Aim
Please quote exactly the opening lines of the data, from the first line to the one where "round_[None]), -1), girth" appears.

Provided material
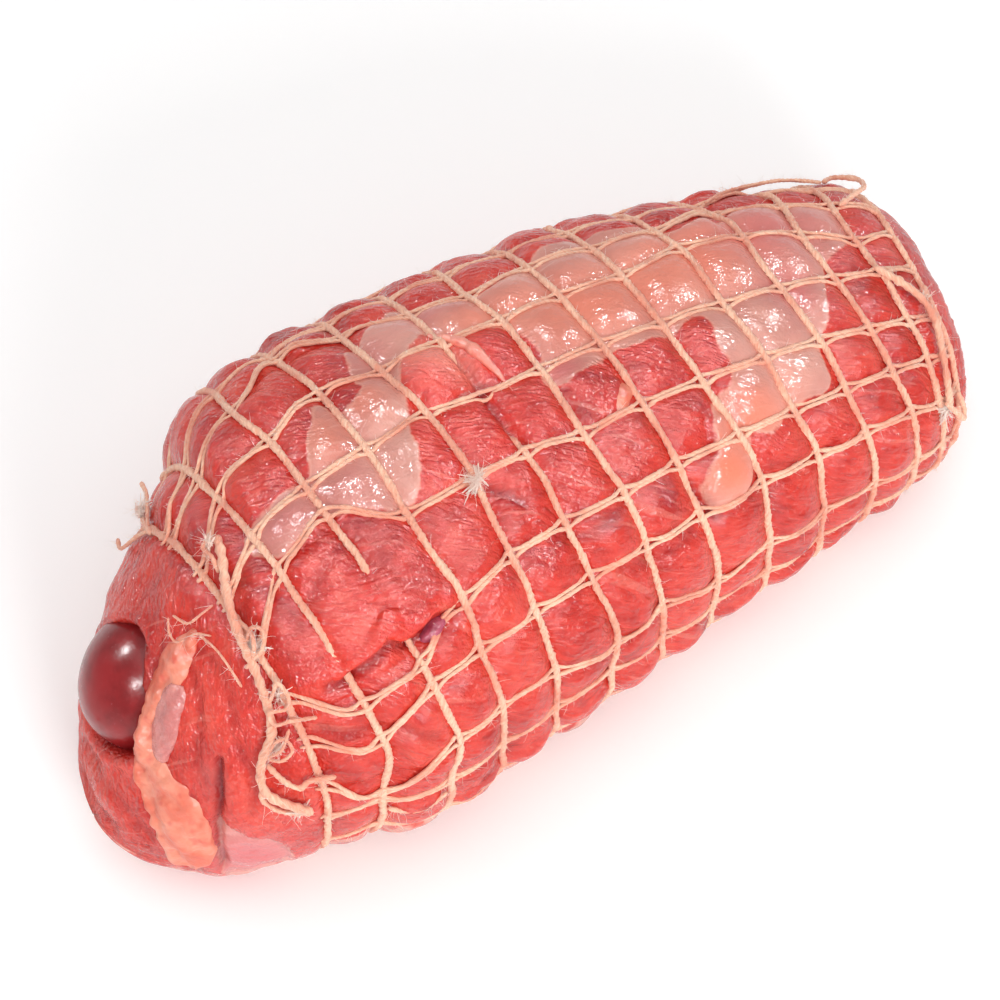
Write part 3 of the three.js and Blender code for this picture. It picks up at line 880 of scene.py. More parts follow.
def tube(path: Array, upward: Array, across: Array, thick: Array, sides: int) -> Array:
    """The grid of a tube along a path.

    Args:
        path: Its middle line.
        upward: Directions that its thickness follows.
        across: Half widths, one for each place or one for each place and side.
        thick: Half thicknesses, likewise.
        sides: How many sides it has.

    Returns:
        The grid of places, with a pole at each end.
    """
    along = unit(np.gradient(path, axis=0))
    side = unit(np.cross(along, upward))
    over = np.cross(side, along)
    turn = np.arange(sides) * 2 * math.pi / sides
    wide = np.broadcast_to(np.asarray(across, float).reshape(len(path), -1), (len(path), sides))
    high = np.broadcast_to(np.asarray(thick, float).reshape(len(path), -1), (len(path), sides))
    walls = (
        path[:, None]
        + side[:, None] * (np.cos(turn) * wide)[..., None]
        + over[:, None] * (np.sin(turn) * high)[..., None]
    )
    start = path[0] - along[0] * high[0].mean() * 0.5
    end = path[-1] + along[-1] * high[-1].mean() * 0.5
    return np.concatenate([
        np.broadcast_to(start, (1, sides, 3)), walls, np.broadcast_to(end, (1, sides, 3)),
    ])


def tube_chart(path: Array, radius: float, sides: int) -> tuple[Array, float]:
    """The map of a tube: millimetres along it and round it, and how far round one turn is."""
    run = np.concatenate([[0], np.cumsum(np.linalg.norm(np.diff(path, axis=0), axis=1))])
    run = np.concatenate([run[:1], run, run[-1:]])
    girth = 2 * math.pi * radius
    round_ = np.arange(sides) * girth / sides
    return np.stack(np.broadcast_arrays(run[:, None], round_[None]), -1), girth


class Socket:
    """A number, colour or direction that a material works out."""

    def __init__(self, paint: "Paint", socket: bpy.types.NodeSocket) -> None:
        """Wraps a node's output."""
        self.paint = paint
        self.socket = socket

    def _math(self, operation: str, first: "Socket | float", second: "Socket | float" = 0.0) -> "Socket":
        """One Math node."""
        return self.paint.node("ShaderNodeMath", {"operation": operation}, {0: first, 1: second})

    def __add__(self, other: "Socket | float") -> "Socket":
        """Adds a number."""
        return self._math("ADD", self, other)

    def __sub__(self, other: "Socket | float") -> "Socket":
        """Takes a number away."""
        return self._math("SUBTRACT", self, other)

    def __rsub__(self, other: float) -> "Socket":
        """Takes this away from a number."""
        return self._math("SUBTRACT", other, self)

    def __mul__(self, other: "Socket | float") -> "Socket":
        """Multiplies by a number."""
        return self._math("MULTIPLY", self, other)

    def __abs__(self) -> "Socket":
        """Without its sign."""
        return self._math("ABSOLUTE", self)

    __radd__ = __add__
    __rmul__ = __mul__

    def between(self, low: float, high: float) -> "Socket":
        """Rises smoothly from 0 at low to 1 at high, or falls where low is above high."""
        settings = {"interpolation_type": "SMOOTHSTEP"}
        inputs = {"Value": self, 1: low, 2: high, 3: 0.0, 4: 1.0}
        if low > high:
            inputs = {"Value": self, 1: high, 2: low, 3: 1.0, 4: 0.0}
        return self.paint.node("ShaderNodeMapRange", settings, inputs)


def shade(code: str) -> Colour:
    """A colour from its six-digit code, as the renderer's own linear light."""
    parts = [int(code[i : i + 2], 16) / 255 for i in (0, 2, 4)]
    linear = [c / 12.92 if c <= 0.04045 else ((c + 0.055) / 1.055) ** 2.4 for c in parts]
    return linear[0], linear[1], linear[2], 1.0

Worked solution
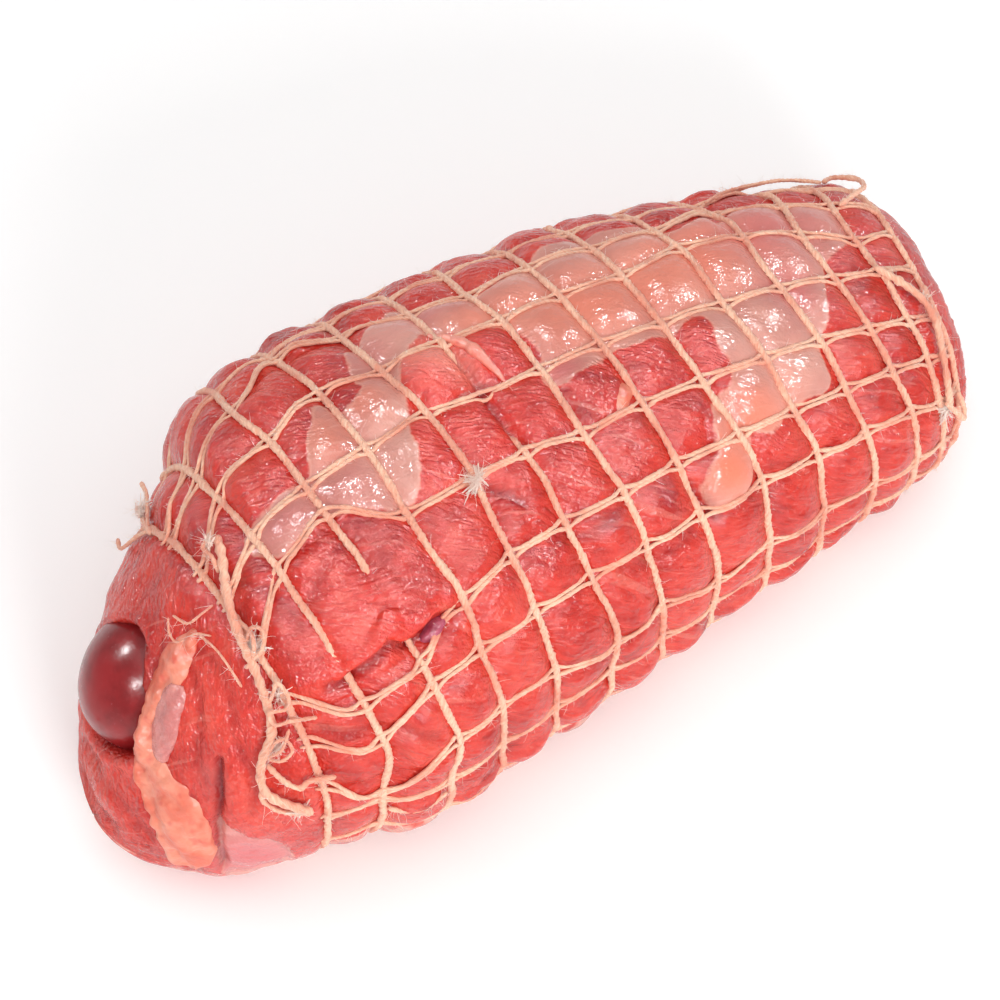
Write part 3 of the three.js and Blender code for this picture. It picks up at line 880 of scene.py. More parts follow.
def tube(path: Array, upward: Array, across: Array, thick: Array, sides: int) -> Array:
    """The grid of a tube along a path.

    Args:
        path: Its middle line.
        upward: Directions that its thickness follows.
        across: Half widths, one for each place or one for each place and side.
        thick: Half thicknesses, likewise.
        sides: How many sides it has.

    Returns:
        The grid of places, with a pole at each end.
    """
    along = unit(np.gradient(path, axis=0))
    side = unit(np.cross(along, upward))
    over = np.cross(side, along)
    turn = np.arange(sides) * 2 * math.pi / sides
    wide = np.broadcast_to(np.asarray(across, float).reshape(len(path), -1), (len(path), sides))
    high = np.broadcast_to(np.asarray(thick, float).reshape(len(path), -1), (len(path), sides))
    walls = (
        path[:, None]
        + side[:, None] * (np.cos(turn) * wide)[..., None]
        + over[:, None] * (np.sin(turn) * high)[..., None]
    )
    start = path[0] - along[0] * high[0].mean() * 0.5
    end = path[-1] + along[-1] * high[-1].mean() * 0.5
    return np.concatenate([
        np.broadcast_to(start, (1, sides, 3)), walls, np.broadcast_to(end, (1, sides, 3)),
    ])


def tube_chart(path: Array, radius: float, sides: int) -> tuple[Array, float]:
    """The map of a tube: millimetres along it and round it, and how far round one turn is."""
    run = np.concatenate([[0], np.cumsum(np.linalg.norm(np.diff(path, axis=0), axis=1))])
    run = np.concatenate([run[:1], run, run[-1:]])
    girth = 2 * math.pi * radius
    round_ = np.arange(sides) * girth / sides
    return np.stack(np.broadcast_arrays(run[:, None], round_[None]), -1), girth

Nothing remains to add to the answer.